The house we stayed at was one in a group of about a half dozen homes, all belonging to the same extended family. The style of the house was similar to what we saw in the Darien area of Panama -- wooden, built on stilts above the ground, with walls that only reach halfway to the roof (although this family had a second room of the house with four full walls, which they used for sleeping). The differences between this family and the families in the Darien, however, were quite striking. In many ways, this house was more "modern" or "developed" -- they had electricity, a washing machine, a refrigerator, and a stove, for example. What they were lacking, though, was any sort of sanitation.
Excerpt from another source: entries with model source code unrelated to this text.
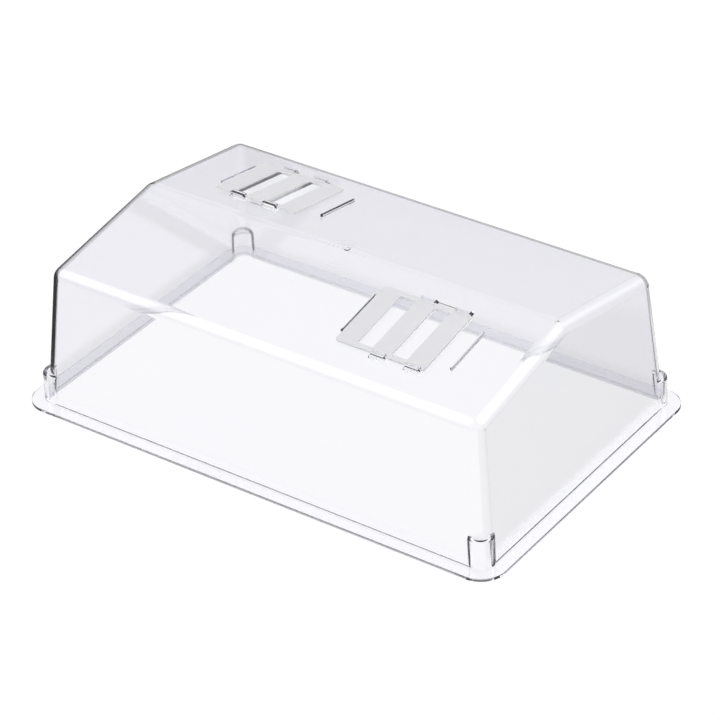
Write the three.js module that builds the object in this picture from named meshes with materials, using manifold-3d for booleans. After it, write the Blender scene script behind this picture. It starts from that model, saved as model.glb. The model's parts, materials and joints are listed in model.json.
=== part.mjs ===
// Clear seed tray hood with two sliding vents, in millimetres. +X runs along the ridge, +Z is up,
// and the origin is on the underside of the rim, below the middle of the ridge.
import * as THREE from "three";
import { ConvexGeometry } from "three/addons/geometries/ConvexGeometry.js";
import { mergeVertices } from "three/addons/utils/BufferGeometryUtils.js";
import Module from "manifold-3d";

const wasm = await Module();
wasm.setup();

const degree = Math.PI / 180;

// Driving dimensions. A wall's place is where its flat face would meet its neighbour's, before rounding.
const hood = {
  length: 360.9, // outside, at the foot of the walls
  width: 226.4,
  eaveHeight: 103.2, // where the long walls would meet the roof
  ridgeHeight: 121.4,
  endDraft: 5.5 * degree,
  sideDraft: 5.35 * degree,
  wall: 2.6,
  cornerRadius: 12.8, // upright corners, at their foot
  edgeRadius: 9.6, // eaves, gables and ridge
  roundingSteps: 6,
};
const rim = {
  reach: 10, // past the foot of the walls
  thickness: 2.2,
  cornerRadius: 18.5,
  edgeBreak: 0.4,
  footBlend: 0.9, // slanted blend between the rim's top and the walls
  cornerSteps: 9,
};
const boss = {
  height: 24.2,
  topRadius: 8.9,
  draft: 1.2 * degree,
  topRounding: 2,
  steps: 40,
};
const vent = {
  fromEnd: 94.9, // from the foot of the nearer end wall to the middle between the stops
  fromRidge: 18, // from the ridge down to the backs of the upper clips
  fromEave: 22.5, // from the backs of the lower clips down to the eave
  slotWidth: 11.6,
  slotPitch: 26.4,
  slotCount: 2,
  slotCorner: 1.5,
};
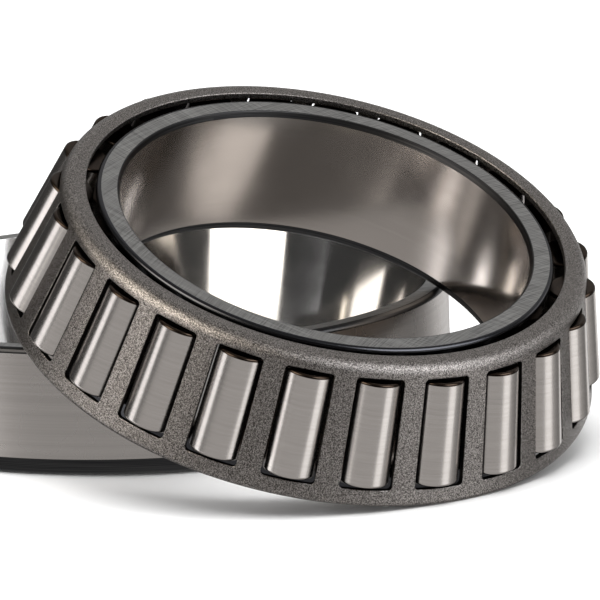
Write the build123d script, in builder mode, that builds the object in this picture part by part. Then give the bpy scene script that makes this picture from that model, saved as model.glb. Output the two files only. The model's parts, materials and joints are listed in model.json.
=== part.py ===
from build123d import *

# A separable tapered roller bearing. The cup (outer ring) lies flat on its back face, and the cone
# assembly (inner ring, tapered rollers and pressed cage) leans on the cup's front rim with its small
# end up and its large cage rim on the same surface. Millimetres, +Z up, and the lowest points are at
# Z = 0. The origin is under the middle of the whole arrangement, and -Y is the side it leans to.

import os
from math import atan, cos, radians, sin, sqrt, tan

os.makedirs("parts", exist_ok=True)

# ---- driving dimensions ----------------------------------------------------------------------
bore_diameter = 85.725        # inner ring bore, 3 3/8 in
outside_diameter = 133.35     # cup outside diameter, 5 1/4 in
cone_width = 30.1625          # inner ring width, 1 3/16 in
cup_width = 26.9875           # cup width, 1 1/16 in

roller_count = 24
roller_axis_angle = 14.05     # degrees from the bearing axis to a roller's own axis
pitch_radius = 54.8           # bearing axis to the middle of a roller
roller_mid_radius = 5.25
roller_length = 21.8
roller_mid_depth = 14.2       # from the cone's small face to the middle of a roller
roller_corner = 0.6
first_roller_turn = 8.31      # degrees from the low side of the lean to the first roller

back_corner = 2.7             # bore corner radius at the cone's back face
bore_lead_in = 0.55           # radial size of the bevel at the mouth of the bore
bore_lead_in_depth = 1.2
large_rib_radius = 55.6
small_rib_radius = 47.9
rib_corner = 1.0
raceway_gap = 0.03            # running clearance between a roller and the inner raceway
large_rib_gap = 0.12          # between a roller's large end and the guiding rib
small_rib_gap = 0.4           # between a roller's small end and the retaining rib
relief_depth = 0.35           # grinding relief at both ends of the inner raceway
relief_width = 1.1

cup_front_corner = 1.2
cup_back_corner = 3.8
cup_mouth_radius = 62.2       # where the raceway opens through the cup's front face
cup_inner_bevel = 1.2

cage_sheet = 1.5
roller_stand_out = 1.75       # how far the rollers stand proud of the cage's outer surface
cage_flange_radius = 50.1     # free inner edge of the in-turned flange
cage_flange_proud = 0.3       # flange surface above the cone's small face
cage_bend = 3.0               # outside radius of the shoulder
cage_end_depth = 28.4         # large rim, from the cone's small face
cage_rim_round = 1.0
pocket_top_depth = 2.37       # small end of a pocket, from the cone's small face
pocket_bottom_depth = 24.65
pocket_side_gap = 0.02        # pocket half-width less the roller's radius at the same place
pocket_corner = 0.8

lean_angle = 23.47            # between the cone's axis and the vertical
cone_set_back = 59.0          # cup axis to the middle of the cone's back face, along the floor

# ---- raceway geometry: every raceway and roller line meets the bearing axis at one apex --------
lean = radians(lean_angle)
axis_angle = radians(roller_axis_angle)
apex_to_middle = pitch_radius / sin(axis_angle)
half_angle = atan(roller_mid_radius / apex_to_middle)
cup_angle = axis_angle + half_angle
cone_angle = axis_angle - half_angle
apex_height = cone_width - roller_mid_depth + pitch_radius / tan(axis_angle)

bore_radius = bore_diameter / 2
cup_radius = outside_diameter / 2
near_end = apex_to_middle - roller_length / 2
far_end = apex_to_middle + roller_length / 2
roller_small_radius = near_end * tan(half_angle)
roller_large_radius = far_end * tan(half_angle)


def on_raceway(distance):
    """Radius and height of a point of the inner raceway, under the roller section so far from the apex."""
    along = distance / cos(half_angle)
    gap = raceway_gap
    radius = along * sin(cone_angle) - gap * cos(cone_angle)
    return radius, apex_height - along * cos(cone_angle) - gap * sin(cone_angle)


def cage_radius(depth):
    """Outside radius of the cage's conical wall at a depth below the cone's small face."""
    height = cone_width - depth
    return (apex_height - height) * tan(cup_angle) - roller_stand_out / cos(cup_angle)


# ---- where the pieces stand ------------------------------------------------------------------
# The cage's large rim is rounded, and its lowest point touches the floor.
round_height = cone_width - cage_end_depth + cage_rim_round
round_radius = cage_radius(cage_end_depth - cage_rim_round) - cage_rim_round / cos(cup_angle)
back_face_lift = cage_rim_round + round_radius * sin(lean) - round_height * cos(lean)

# The furthest point towards -Y is on the small end of the roller nearest the low side.
side_turn = radians(360 / roller_count - first_roller_turn)
tip_radius = pitch_radius - roller_length / 2 * sin(axis_angle)
tip_height = cone_width - roller_mid_depth + roller_length / 2 * cos(axis_angle)
axis_forward = cos(axis_angle) * sin(lean) - sin(axis_angle) * cos(lean) * cos(side_turn)
corner_inset = roller_corner
tip_forward = (
    tip_radius * cos(side_turn) * cos(lean)
    + (tip_height - corner_inset * cos(axis_angle)) * sin(lean)
    + corner_inset * sin(axis_angle) * cos(side_turn) * cos(lean)
    + (roller_small_radius - corner_inset) * sqrt(1 - axis_forward**2)
    + corner_inset
)
front_reach = cone_set_back + tip_forward
centre_shift = (front_reach - cup_radius) / 2

cup_plane = Plane(origin=(0, centre_shift, 0))
cone_plane = Plane(
    origin=(0, centre_shift - cone_set_back, back_face_lift),
    x_dir=(0, -cos(lean), -sin(lean)),
    z_dir=(0, -sin(lean), cos(lean)),
)


def section_of(plane):
    """The half-section plane of a turned piece: X is the radius and Y is the height along its axis."""
    return Plane(origin=plane.origin, x_dir=plane.x_dir, z_dir=-plane.y_dir)


def axis_of(plane):
    return Axis(plane.origin, plane.z_dir)


def circle_edges(piece, plane, radius, height):
    """The circular edges of a turned piece with this radius at this height on its axis."""
    near = 0.02

    def matches(edge):
        level = plane.to_local_coords(edge.arc_center).Z
        return abs(edge.radius - radius) < near and abs(level - height) < near

    return piece.edges().filter_by(GeomType.CIRCLE).filter_by(matches)


# ---- cup --------------------------------------------------------------------------------------
cup_back_radius = cup_mouth_radius - cup_width * tan(cup_angle)
with BuildPart() as cup:
    with BuildSketch(section_of(cup_plane)):
        with BuildLine():
            Polyline(
                (cup_back_radius, 0),
                (cup_radius, 0),
                (cup_radius, cup_width),
                (cup_mouth_radius, cup_width),
                close=True,
            )
        make_face()
    revolve(axis=axis_of(cup_plane))
    fillet(circle_edges(cup, cup_plane, cup_radius, 0), cup_back_corner)
    fillet(circle_edges(cup, cup_plane, cup_radius, cup_width), cup_front_corner)
    chamfer(circle_edges(cup, cup_plane, cup_back_radius, 0), cup_inner_bevel)
cup.part.label = "cup"
export_step(cup.part, "parts/cup.step")

# ---- inner ring -------------------------------------------------------------------------------
# The ribs' inner faces stand square to a roller's axis, just past its ends.
race_low = on_raceway(far_end + large_rib_gap)
race_high = on_raceway(near_end - small_rib_gap)
face_slope = tan(axis_angle)
large_rib_top = race_low[1] + (large_rib_radius - race_low[0]) * face_slope
small_rib_foot = race_high[1] + (small_rib_radius - race_high[0]) * face_slope
relief_low = on_raceway(far_end + large_rib_gap - relief_width)
relief_high = on_raceway(near_end - small_rib_gap + relief_width)
with BuildPart() as inner_ring:
    with BuildSketch(section_of(cone_plane)):
        with BuildLine():
            Polyline(
                (bore_radius, 0),
                (large_rib_radius, 0),
                (large_rib_radius, large_rib_top),
                race_low,
                (race_low[0] - relief_depth, race_low[1]),
                (relief_low[0] - relief_depth, relief_low[1]),
                relief_low,
                relief_high,
                (relief_high[0] - relief_depth, relief_high[1]),
                (race_high[0] - relief_depth, race_high[1]),
                race_high,
                (small_rib_radius, small_rib_foot),
                (small_rib_radius, cone_width),
                (bore_radius + bore_lead_in, cone_width),
                (bore_radius, cone_width - bore_lead_in_depth),
                close=True,
            )
        make_face()
    revolve(axis=axis_of(cone_plane))
    fillet(circle_edges(inner_ring, cone_plane, bore_radius, 0), back_corner)
    fillet(circle_edges(inner_ring, cone_plane, large_rib_radius, 0), rib_corner)
    fillet(circle_edges(inner_ring, cone_plane, small_rib_radius, cone_width), rib_corner)
inner_ring.part.label = "inner_ring"
export_step(inner_ring.part, "parts/inner_ring.step")

# ---- cage -------------------------------------------------------------------------------------
# A pressed bowl of even sheet: a conical wall, a shoulder bend and an in-turned flange.
flange_height = cone_width + cage_flange_proud
flange_outer = cage_radius(-cage_flange_proud)
wall_inset = cage_sheet / cos(cup_angle)
inner_bend_radius = cage_radius(cage_sheet - cage_flange_proud) - wall_inset
rim_height = cone_width - cage_end_depth
rim_radius = cage_radius(cage_end_depth)


def roller_turn(index):
    """Angle of a roller about the cone's axis, from the low side of the lean."""
    return first_roller_turn + index * 360 / roller_count


def pocket_plane(turn):
    """Lies on the cage's wall over a roller: X runs round the cage and Y up the wall to the small end."""
    angle = radians(turn)
    middle_depth = (pocket_top_depth + pocket_bottom_depth) / 2
    radius = cage_radius(middle_depth)
    centre = (radius * cos(angle), radius * sin(angle), cone_width - middle_depth)
    outward = (cos(cup_angle) * cos(angle), cos(cup_angle) * sin(angle), sin(cup_angle))
    local = Plane(origin=centre, x_dir=(-sin(angle), cos(angle), 0), z_dir=outward)
    return Plane(cone_plane.location * local.location)


half_wall = (pocket_bottom_depth - pocket_top_depth) / cos(cup_angle) / 2
half_top = roller_small_radius - pocket_side_gap
half_bottom = roller_large_radius - pocket_side_gap
with BuildPart() as cage:
    with BuildSketch(section_of(cone_plane)):
        with BuildLine():
            Polyline(
                (cage_flange_radius, flange_height),
                (flange_outer, flange_height),
                (rim_radius, rim_height),
                (rim_radius - wall_inset, rim_height),
                (inner_bend_radius, flange_height - cage_sheet),
                (cage_flange_radius, flange_height - cage_sheet),
                close=True,
            )
        make_face()
    revolve(axis=axis_of(cone_plane))
    fillet(circle_edges(cage, cone_plane, flange_outer, flange_height), cage_bend)
    inner_corner = circle_edges(cage, cone_plane, inner_bend_radius, flange_height - cage_sheet)
    fillet(inner_corner, cage_bend - cage_sheet)
    fillet(circle_edges(cage, cone_plane, rim_radius, rim_height), cage_rim_round)
    for index in range(roller_count):
        with BuildSketch(pocket_plane(roller_turn(index))) as pocket:
            with BuildLine():
                Polyline(
                    (-half_bottom, -half_wall),
                    (half_bottom, -half_wall),
                    (half_top, half_wall),
                    (-half_top, half_wall),
                    close=True,
                )
            make_face()
            fillet(pocket.vertices(), pocket_corner)
        extrude(amount=2 * cage_sheet, both=True, mode=Mode.SUBTRACT)
cage.part.label = "cage"
export_step(cage.part, "parts/cage.step")


# ---- rollers ----------------------------------------------------------------------------------
def roller_plane(turn):
    """Stands at a roller's middle with Z along its axis towards the small end."""
    angle = radians(turn)
    centre = (
        pitch_radius * cos(angle),
        pitch_radius * sin(angle),
        cone_width - roller_mid_depth,
    )
    to_small_end = (-sin(axis_angle) * cos(angle), -sin(axis_angle) * sin(angle), cos(axis_angle))
    local = Plane(origin=centre, x_dir=(-sin(angle), cos(angle), 0), z_dir=to_small_end)
    return Plane(cone_plane.location * local.location)


for index in range(roller_count):
    name = f"roller_{index + 1:02d}"
    plane = roller_plane(roller_turn(index))
    with BuildPart() as roller:
        with BuildSketch(section_of(plane)):
            with BuildLine():
                Polyline(
                    (0, -roller_length / 2),
                    (roller_large_radius, -roller_length / 2),
                    (roller_small_radius, roller_length / 2),
                    (0, roller_length / 2),
                    close=True,
                )
            make_face()
        revolve(axis=axis_of(plane))
        fillet(circle_edges(roller, plane, roller_large_radius, -roller_length / 2), roller_corner)
        fillet(circle_edges(roller, plane, roller_small_radius, roller_length / 2), roller_corner)
    roller.part.label = name
    export_step(roller.part, f"parts/{name}.step")
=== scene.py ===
import json
from math import asin, atan, atan2, ceil, cos, pi, radians, sin, tan

import bpy
import numpy as np
from mathutils import Matrix, Vector


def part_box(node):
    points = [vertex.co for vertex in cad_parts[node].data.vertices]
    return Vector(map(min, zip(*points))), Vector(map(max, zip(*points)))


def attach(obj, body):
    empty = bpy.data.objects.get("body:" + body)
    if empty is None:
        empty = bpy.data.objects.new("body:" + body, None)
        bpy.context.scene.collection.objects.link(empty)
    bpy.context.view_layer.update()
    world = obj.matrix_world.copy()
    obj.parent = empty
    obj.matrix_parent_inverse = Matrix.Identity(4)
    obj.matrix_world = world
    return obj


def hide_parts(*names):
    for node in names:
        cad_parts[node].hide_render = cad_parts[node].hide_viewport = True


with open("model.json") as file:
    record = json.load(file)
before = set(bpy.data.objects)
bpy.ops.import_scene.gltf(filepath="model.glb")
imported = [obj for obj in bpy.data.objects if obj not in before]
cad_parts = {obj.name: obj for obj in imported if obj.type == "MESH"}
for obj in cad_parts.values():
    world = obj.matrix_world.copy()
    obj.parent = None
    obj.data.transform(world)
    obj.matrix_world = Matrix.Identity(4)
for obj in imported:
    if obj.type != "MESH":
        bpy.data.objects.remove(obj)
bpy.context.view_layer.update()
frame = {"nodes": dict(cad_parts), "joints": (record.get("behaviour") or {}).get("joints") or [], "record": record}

# ---- sizes, in metres ---------------------------------------------------------------------------
MM = 0.001
mounts = {mount["name"]: mount for mount in frame["record"]["mounts"]}
joints = {joint["name"]: joint for joint in frame["joints"]}
roller_names = sorted(node for node in frame["nodes"] if node.startswith("roller_"))

CUP_RADIUS = mounts["cup_outside"]["dims"]["r_mm"] * MM
BORE_RADIUS = mounts["cone_bore"]["dims"]["r_mm"] * MM
CUP_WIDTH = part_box("cup")[1].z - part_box("cup")[0].z
CONE_WIDTH = 30.1625 * MM
CUP_MOUTH_RADIUS = 62.2 * MM
CUP_BACK_ROUND = 3.8 * MM
CUP_FRONT_ROUND = 1.2 * MM
CUP_BEVEL = 1.2 * MM
CONE_BACK_ROUND = 2.7 * MM
CONE_RIB_ROUND = 1.0 * MM
CONE_BEVEL = 1.2 * MM
CONE_BEVEL_WIDTH = 0.55 * MM
LARGE_RIB_RADIUS = 55.6 * MM
SMALL_RIB_RADIUS = 47.9 * MM
RELIEF_DEPTH = 0.35 * MM
RELIEF_WIDTH = 1.1 * MM
RACEWAY_GAP = 0.03 * MM
LARGE_END_PLAY = 0.12 * MM
SMALL_END_PLAY = 0.4 * MM

ROLLER_AXIS_ANGLE = radians(14.05)
PITCH_RADIUS = 54.8 * MM
ROLLER_MID_RADIUS = 5.25 * MM
ROLLER_LENGTH = 21.8 * MM
ROLLER_MID_DEPTH = 14.2 * MM
ROLLER_CORNER = 0.6 * MM
DISH_DEPTH = 0.35 * MM
DISH_RADIUS = 2.2 * MM
DISH_RIM_RADIUS = 2.6 * MM
SMALL_DISH_DEPTH = 0.3 * MM
SMALL_DISH_RADIUS = 1.2 * MM
DISH_ROUND = 0.2 * MM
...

Living in the house, there appeared to be at least a dozen people, including many small children, a paca (an animal that looks like a cross between a rat and a rabbit), a capuchin monkey, a bird, and a cat. There were also a few dogs and chickens living directly underneath the house
That night, John and I had another "first" -- sleeping in a hammock. After the family finished their dinner and went to bed, the six of us (John, Iain, Lisa, Susie, myself and the guide) strung up our hammocks and mosquito nets in a row in their kitchen/dining room/living room area and went to bed. As it turns out, sleeping in a hammock isn´t as difficult or as uncomfortable as rumors say -- it actually seems to work out quite well!
Day Three, January 18th
Departing from the family stay, we went on our last little trip through the jungle -- another ride in the motorized canoe. This time, we set out to see the giant water lilies
Our last stop was for a short hike through an area of forest that is routinely flooded during the wet season. In addition to a different type of vegetation, we saw one tree in particular -- it was huge!!! John walked through a small hole in the bottom of the tree. Compared to the tree as a whole, the hole was maybe 1% of the tree´s height. But John barely had to duck to pass through.
Afterwards, we made our way back to Manaus, to get ready for our next adventure... a boat trip.